● **REQUIREMENTS**
Give only the number of lines in the listing below where the string "that" occurs.

● **PROVIDED RECORDS**
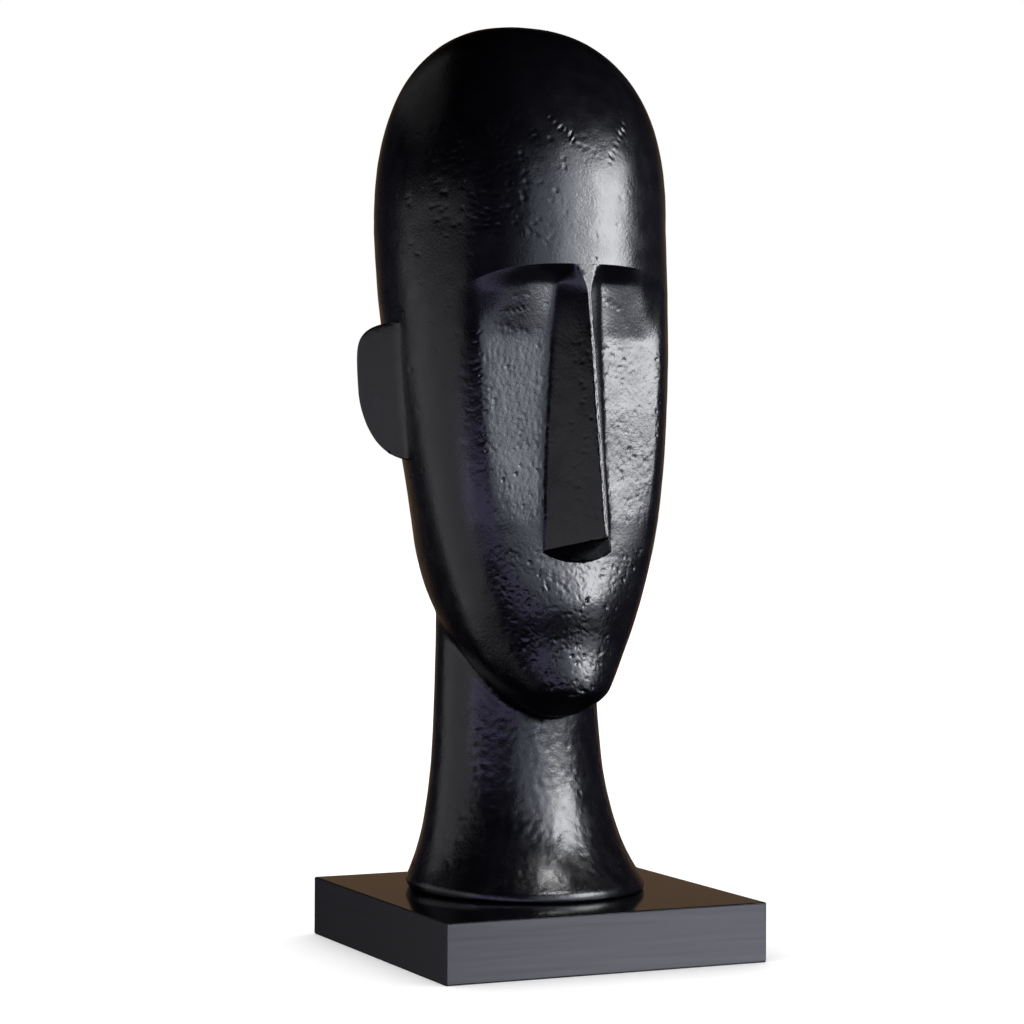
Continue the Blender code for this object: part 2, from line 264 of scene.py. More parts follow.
def level_rows():
    """Height, band and place in its band of each row, before the face moves the rows."""
    row = np.arange(sum(HEAD_ROWS) + 1)
    ends = np.cumsum((0,) + HEAD_ROWS)
    band = np.clip(np.searchsorted(ends, row, side="left") - 1, 0, len(HEAD_ROWS) - 1)
    t = (row - ends[band]) / np.array(HEAD_ROWS)[band]
    t = np.where(band == LEDGE, t ** CROWDING, t)
    round_top = mix(1.0 - np.cos(t * pi / 2), 0.5 - 0.5 * np.cos(t * pi), CROWN_ROW_EASE)
    eased = np.where(band == CROWN, round_top, t)
    eased = np.where(band == UNDER_CHIN, np.sin(t * pi / 2), eased)
    under_brow = (BROW_Z - LEDGE_HEIGHT, NOSE_TIP_Z, NOSE_BASE_Z)
    levels = np.array([CROWN_Z, BROW_Z, *under_brow, CHIN_EDGE_Z, HEAD_LOW_Z])
    return mix(levels[band], levels[band + 1], eased), band, t


def side_place(z, sill, aside):
    """Places round the side, from the rim of the panel at 0 to the widest line at 1."""
    half, front, _, middle, _ = egg_section(z)
    rim = front_x(np.full(z.shape, sum(FRONT_COLUMNS)), z) / np.maximum(half, TINY)
    angle = np.arccos(np.clip(rim, 0, 1) ** (FACE_SQUARENESS / 2)) * (1.0 - aside)
    x = half * np.cos(angle) ** (2 / FACE_SQUARENESS)
    y = mix(middle, front, np.sin(angle) ** (2 / FACE_SQUARENESS))
    return x, mix(face_y(x, z, sill), y, smooth(aside))


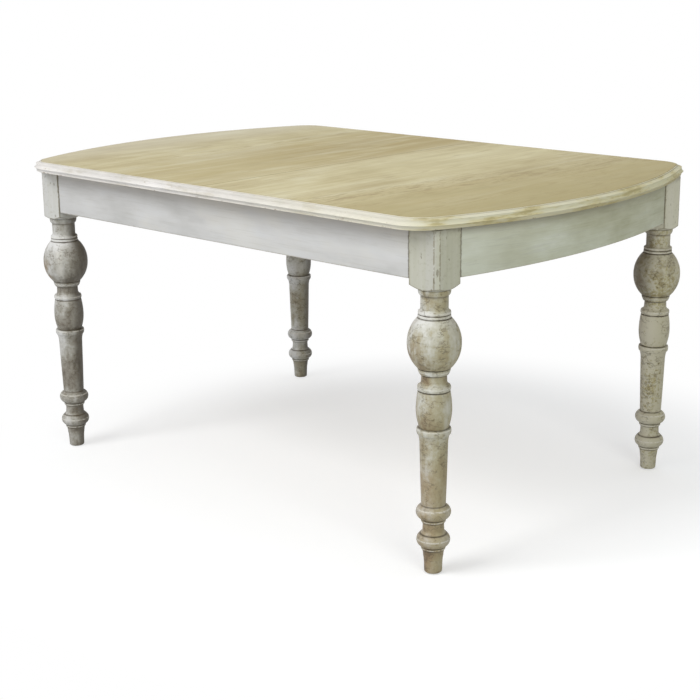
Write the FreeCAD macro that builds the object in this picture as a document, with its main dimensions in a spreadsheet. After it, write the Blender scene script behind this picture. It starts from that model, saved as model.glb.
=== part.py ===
import FreeCAD, Part
import math
import os
import re

import Sketcher
from FreeCAD import Placement, Rotation, Vector

# Extending dining table with bowed ends, four turned legs and a top in two halves.
# Millimetres. X runs along the table, Y across it and Z up from the floor, with the
# origin on the floor under the middle of the table. Front is towards -Y, left towards -X.

SIZES = {
    # Top
    "table_length": 1510,
    "table_width": 1022,
    "table_height": 770,
    "top_thickness": 25,
    "bow_radius": 1170,
    "corner_radius": 84,
    "seam_gap": 0.6,
    # Moulded edge of the top
    "edge_width": 17,
    # Legs
    "leg_end_inset": 134,
    "leg_side_inset": 85,
    "ball_radius": 56.5,
    "block_side": 74,
    "block_height": 130.5,
    "block_chamfer": 9,
    "pommel_rise": 9.3,
    # Aprons
    "apron_thickness": 22,
    "apron_height": 106,
    "apron_setback": 1.5,
    "apron_bow": 47,
    "apron_bead": 3,
    "housing_depth": 6,
    "pad_length": 60,
    "pad_width": 12,
    "pad_thickness": 1.2,
    "inner_pad_place": 185,
    "outer_pad_place": 480,
    "end_pad_place": 150,
    "sliding_gap": 0.3,
    # Corner blocks
    "corner_block_width": 28,
    "corner_block_height": 40,
    "corner_block_gap": 2,
    # Geared slides
    "slide_travel": 240,
    "case_end_gap": 14,
    "case_depth": 12,
    "case_wall": 2,
    "bar_length": 640,
    "bar_thickness": 10,
    "bar_back": 10,
    "bar_clearance": 0.3,
    "bar_side_gap": 0.5,
    "gear_module": 3,
    "gear_backlash": 0.3,
    "pinion_width": 8,
    "pin_radius": 3,
    "pin_head_radius": 5.5,
    "pin_head_thickness": 1.4,
    "shaft_clearance": 0.06,
    "bracket_length": 50,
    "bracket_thickness": 3,
    "bracket_joggle": 1.5,
    "bracket_flange": 26,
    # Battens under the top
    "batten_width": 55,
    "batten_thickness": 18,
    "batten_end_gap": 51.5,
    "batten_chamfer": 5,
    "inner_batten_place": 122,
    "outer_batten_place": 315,
    # Brackets that hang the bars from the top
    "inner_bracket_place": 65,
    "outer_bracket_place": 275,
    # Seam dowels
    "dowel_radius": 5,
    "dowel_glued": 16,
    "dowel_proud": 14,
    "dowel_spacing": 350,
    "glue_clearance": 0.05,
    "dowel_clearance": 0.3,
    # Locks across the seam
    "lock_place": 300,
    "lock_reach": 44,
    "lock_offset": 34,
    "lever_width": 18,
    "lever_thickness": 3,
    "lever_tail": 24,
    "lever_nose": 8,
    "lever_drop": 2,
    "stud_radius": 3,
    "stud_head_radius": 6,
    "stud_head_thickness": 2.5,
    "lock_clearance": 0.4,
    # Stored leaf and what carries it
    "leaf_width": 450,
    "bearer_place": 300,
    "bearer_width": 50,
    "bearer_thickness": 24,
    "bearer_clearance": 0.4,
    "stop_width": 18,
    "stop_height": 14,
    "stop_gap": 0.5,
}

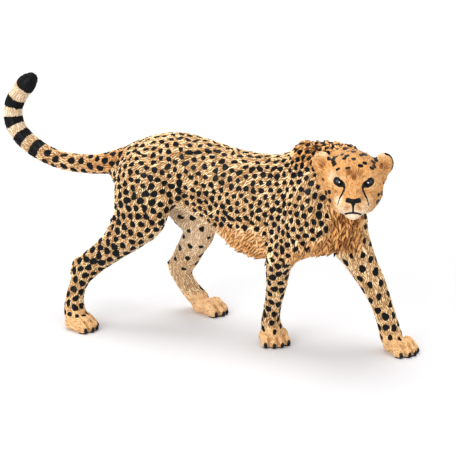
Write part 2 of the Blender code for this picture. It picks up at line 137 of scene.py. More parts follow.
LEGS = {
    "front_left": [
        (23.0, 3.6, 38.5, 2.8, 4.4),
        (25.4, 4.5, 32.0, 3.3, 4.8),
        (26.2, 4.9, 26.0, 3.3, 4.6),
        (27.5, 5.3, 22.3, 3.0, 4.3),
        (29.3, 5.6, 19.1, 2.8, 3.6),
        (31.5, 5.9, 15.3, 2.55, 3.1),
        (33.6, 6.2, 10.7, 2.3, 2.55),
        (35.0, 6.4, 6.6, 2.3, 2.5),
        (36.0, 6.5, 3.2, 2.6, 2.5),
    ],
    "front_right": [
        (18.6, -3.0, 42.0, 2.2, 3.6),
        (20.4, -4.4, 35.0, 3.3, 5.4),
        (19.2, -4.9, 28.5, 3.5, 5.0),
        (15.6, -4.5, 23.7, 3.1, 3.5),
        (13.6, -3.7, 18.9, 2.7, 2.9),
        (13.0, -3.0, 15.2, 2.4, 2.5),
        (12.1, -2.3, 11.5, 2.1, 2.15),
        (11.3, -1.7, 8.4, 2.1, 2.1),
        (10.8, -1.1, 5.5, 2.3, 2.25),
        (11.0, -0.6, 3.0, 2.7, 2.5),
    ],
    "hind_left": [
        (-18.0, 3.0, 37.0, 3.0, 5.4),
        (-15.0, 4.8, 32.0, 3.7, 6.3),
        (-11.9, 5.6, 26.4, 3.5, 5.6),
        (-10.2, 6.6, 21.3, 3.0, 4.1),
        (-12.3, 7.7, 17.2, 2.7, 3.4),
        (-14.6, 8.9, 13.5, 2.45, 3.3),
        (-16.4, 9.9, 10.3, 2.25, 2.9),
        (-16.0, 10.7, 7.5, 2.1, 2.5),
        (-14.6, 11.4, 5.0, 2.2, 2.3),
        (-13.0, 12.0, 3.0, 2.5, 2.2),
    ],
    "hind_right": [
        (-18.4, -3.0, 37.0, 3.0, 5.8),
        (-18.1, -5.0, 32.0, 3.8, 7.1),
        (-18.7, -5.6, 27.0, 3.6, 6.4),
        (-21.1, -6.0, 23.2, 3.1, 4.8),
        (-24.1, -6.3, 20.0, 2.8, 3.75),
        (-27.5, -6.7, 17.0, 2.45, 3.2),
        (-30.7, -7.2, 14.2, 2.15, 3.1),
        (-32.3, -7.7, 11.8, 2.1, 2.7),
        (-33.0, -8.3, 9.5, 2.0, 2.15),
        (-33.5, -8.9, 7.2, 2.15, 2.2),
        (-33.4, -9.4, 4.6, 2.5, 2.4),
        (-32.9, -9.8, 3.0, 2.7, 2.5),
    ],
}
MUSCLES = [  # centre, and radii along X, Y and Z
    ((-17.9, -4.6, 33.0), (7.4, 3.9, 8.4)),  # right haunch
    ((-15.7, 4.4, 33.0), (7.2, 3.9, 8.2)),  # left haunch
    ((19.4, -2.5, 42.7), (3.6, 2.5, 5.7)),  # right shoulder blade
    ((22.0, 3.2, 41.0), (3.4, 1.9, 5.0)),  # left shoulder blade
    ((22.8, -5.2, 31.0), (3.6, 2.6, 4.8)),  # point of the right shoulder
    ((27.1, 4.6, 29.5), (2.6, 2.8, 4.6)),  # point of the left shoulder
    ((13.0, -4.9, 24.0), (1.7, 1.5, 1.9)),  # right elbow
    ((24.3, 5.5, 22.6), (1.7, 1.5, 1.9)),  # left elbow
    ((-14.4, -6.0, 27.2), (2.7, 2.3, 2.9)),  # right knee
    ((-8.6, 6.5, 21.8), (2.5, 2.3, 2.8)),  # left knee
    ((-33.5, -7.4, 14.5), (1.4, 1.3, 1.6)),  # right heel bone
    ((-18.4, 9.7, 11.2), (1.5, 1.3, 1.7)),  # left heel bone
    ((8.0, 0.0, 25.2), (9.5, 4.6, 5.8)),  # breastbone and its fringe of fur
    ((24.2, 0.0, 29.6), (4.5, 5.0, 6.0)),  # chest
    ((27.0, -0.6, 43.3), (5.0, 2.6, 4.3)),  # mane
]
PAWS = {  # middle of the sole, heading in degrees, length and width
    "front_left": ((38.4, 6.3), -24, 7.8, 6.6),
    "front_right": ((11.2, -0.3), -48, 7.2, 6.9),
    "hind_left": ((-9.5, 11.4), -4, 8.6, 6.1),
    "hind_right": ((-31.1, -10.1), -4, 7.6, 6.2),
}
TOES = 4
HEAD_AT, HEAD_TURN, HEAD_TILT = (32.0, -7.36, 41.4), -69.0, 3.0
EAR_ASIDE = {1: 6.15, -1: 6.75}  # how far from the middle each ear is; the right one stands out a bit more
EYE_AT, EYE_R = (3.25, 2.95, 0.95), 1.3


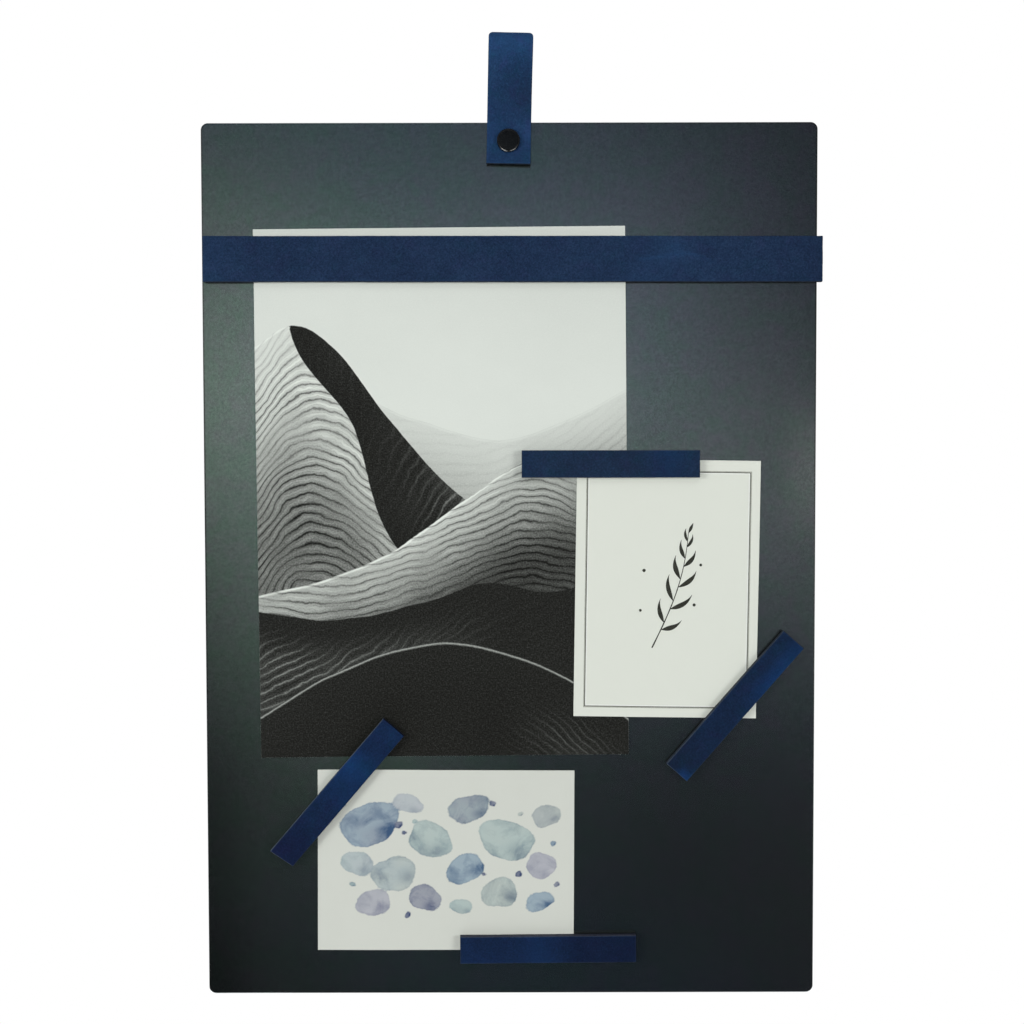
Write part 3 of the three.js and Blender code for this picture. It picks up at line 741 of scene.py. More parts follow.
def build_strap(face_mat, edge_mat, back_mat):
    s, py, pz = strap_path()
    total = s[-1]
    ty, tz = np.gradient(py, s), np.gradient(pz, s)
    norm = np.hypot(ty, tz)
    ny, nz = -tz / norm, ty / norm  # outward of the loop
    rf = 0.38
    us = lines(total, 0.95, 0.45)
    vs = lines(STRAP_W, 1.0, 0.45)
    ws = depth_lines(STRAP_T, rf, 0.25, 2)
    p, faces, side = box_lattice(us, vs, ws)
    q = round_box(p, (total, STRAP_W, STRAP_T), rf, 0.25)
    u, v, w = q[:, 0] + total / 2, q[:, 1].copy(), q[:, 2].copy()
    hv = STRAP_W / 2
    v += (abs(v) / hv) ** 4 * np.sign(v) * (0.16 * fractal(u, np.sign(v) * 300, 71, 34, 2) + 0.035 * fractal(u, w * 2 + np.sign(v) * 80, 72, 1.2, 3, 0.7))
    y, z = np.interp(u, s, py), np.interp(u, s, pz)
    oy, oz = np.interp(u, s, ny), np.interp(u, s, nz)
    m = np.hypot(oy, oz)
    oy, oz = oy / m, oz / m
    out = STRAP_T / 2 - w
    # the hide swells a little round the cap, and cups between its edges
    front_leg = fade((total / 2 - u) / 20)
    d = np.hypot(z, v + STRAP_SHIFT)
    outer = fade((out + STRAP_T / 2) / STRAP_T)
    out = out + outer * (front_leg * 0.22 * (1 - np.exp(-((d / 8.5) ** 2))) - 0.02)
    out = out + outer * 0.05 * fractal(u, v, 74, 9, 3)
    lift = front_leg * 3.0 * fade((-z - 3.5) / 10) * (0.8 + 0.2 * fade((v / hv + 1) / 2))
    y, z = y + oy * out - lift, z + oz * out
    # rounded shoulders of the fold
    top, big = z.max() - 0.02, 3.5
    drop = np.clip(top - z, 0, big)
    narrow = big - np.sqrt(np.maximum(big**2 - (big - drop) ** 2, 0))
    v = v * (hv - narrow) / hv
    v = v + STRAP_SHIFT
    x = v * math.cos(TILT) + z * math.sin(TILT)
    zz = -v * math.sin(TILT) + z * math.cos(TILT)
    verts = np.stack([PX + POST[0] + x, PY + y, PZ + POST[1] + zz], 1)
    # outside of the loop, cut sides, inside
    index = np.where(side == 0, 0, np.where(side == 1, 2, 1))
    # u runs up in front with v to the right, so the lattice faces are turned to look outwards
    obj = new_object("hanger_hide", verts, faces, (face_mat, edge_mat, back_mat), True, index)
    vector_attribute(obj, "loc", np.stack([u, q[:, 1], w], 1) * MM)
    # painted sheen and painted shade: brighter towards the fold and low at the left, darker in the middle, and darker
    # below the cap where its shadow falls
    b = 0.80 * fade((z - 36) / 22) - 0.52 * np.exp(-(((z - 24) / 15) ** 2)) * (0.75 + 0.6 * v / hv)
    b = b + 0.34 * np.exp(-(((z - 6) / 7) ** 2)) * (0.35 + 0.65 * (v / hv) ** 2) - 0.15 * fade((-z - 3) / 8) * fade((v / hv + 0.6) / 1.2)
    b = np.where(u < total / 2, b, 0)
    a = obj.data.attributes.new("bright", "FLOAT", "POINT")
    a.data.foreach_set("value", (b + 0.12 * fractal(u, q[:, 1], 79, 8, 3)).astype(np.float32))
    # painted highlight along the strap's cut edges and its low end
    a = obj.data.attributes.new("rim", "FLOAT", "POINT")
    near = lambda d: 1 - fade((d - 0.20) / 0.45)
    edge = np.maximum.reduce([near(hv + q[:, 1]) * 0.30, near(hv - q[:, 1]) * 0.10, near(u) * 0.45])
    a.data.foreach_set("value", np.clip(edge * (0.75 + 0.6 * fractal(u, v, 83, 6, 3)), 0, 1).astype(np.float32))
    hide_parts("hanger_strap")
    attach(obj, "hanger")
    return obj


def lathe(name, profile, at, segments, mats, node, body, flip=False):
    """A turned piece about an axis along Y. profile is (radius, y) in mm from the axis back to the axis."""
    bm = bmesh.new()
    rows = []
    for r, y in profile:
        if r < 1e-6:
            rows.append([bm.verts.new((at[0] * MM, y * MM, at[1] * MM))])
        else:
            rows.append([
                bm.verts.new(((at[0] + r * math.cos(q)) * MM, y * MM, (at[1] + r * math.sin(q)) * MM))
                for q in (2 * math.pi * i / segments for i in range(segments))
            ])
    for a, b in zip(rows[:-1], rows[1:]):
        for i in range(segments):
            j = (i + 1) % segments
            if len(a) == 1 and len(b) > 1:
                bm.faces.new((a[0], b[i], b[j]))
            elif len(b) == 1 and len(a) > 1:
                bm.faces.new((a[i], b[0], a[j]))
            elif len(a) > 1:
                bm.faces.new((a[i], b[i], b[j], a[j]))
    bmesh.ops.recalc_face_normals(bm, faces=bm.faces)
    mesh = bpy.data.meshes.new(name)
    bm.to_mesh(mesh)
    bm.free()
    for m in mats:
        mesh.materials.append(m)
    mesh.polygons.foreach_set("use_smooth", [True] * len(mesh.polygons))
    obj = bpy.data.objects.new(name, mesh)
    bpy.context.scene.collection.objects.link(obj)
    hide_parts(node)
    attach(obj, body)
    return obj


def rounded(points, radius, steps=4):
    """Rounds the corners of a (radius, y) profile. radius is one number per inner corner, 0 to keep it sharp."""
    out = [points[0]]
    for k in range(1, len(points) - 1):
        r = radius[k - 1]
        a, b, c = (np.array(q, float) for q in (points[k - 1], points[k], points[k + 1]))
        if r <= 0:
            out.append(tuple(b))
            continue
        da, dc = (a - b), (c - b)
        la, lc = np.linalg.norm(da), np.linalg.norm(dc)
        r = min(r, la * 0.49, lc * 0.49)
        p, q = b + da / la * r, b + dc / lc * r
        for i in range(steps + 1):
            t = i / steps
            out.append(tuple((1 - t) ** 2 * p + 2 * t * (1 - t) * b + t * t * q))
    out.append(points[-1])
    return out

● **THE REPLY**
2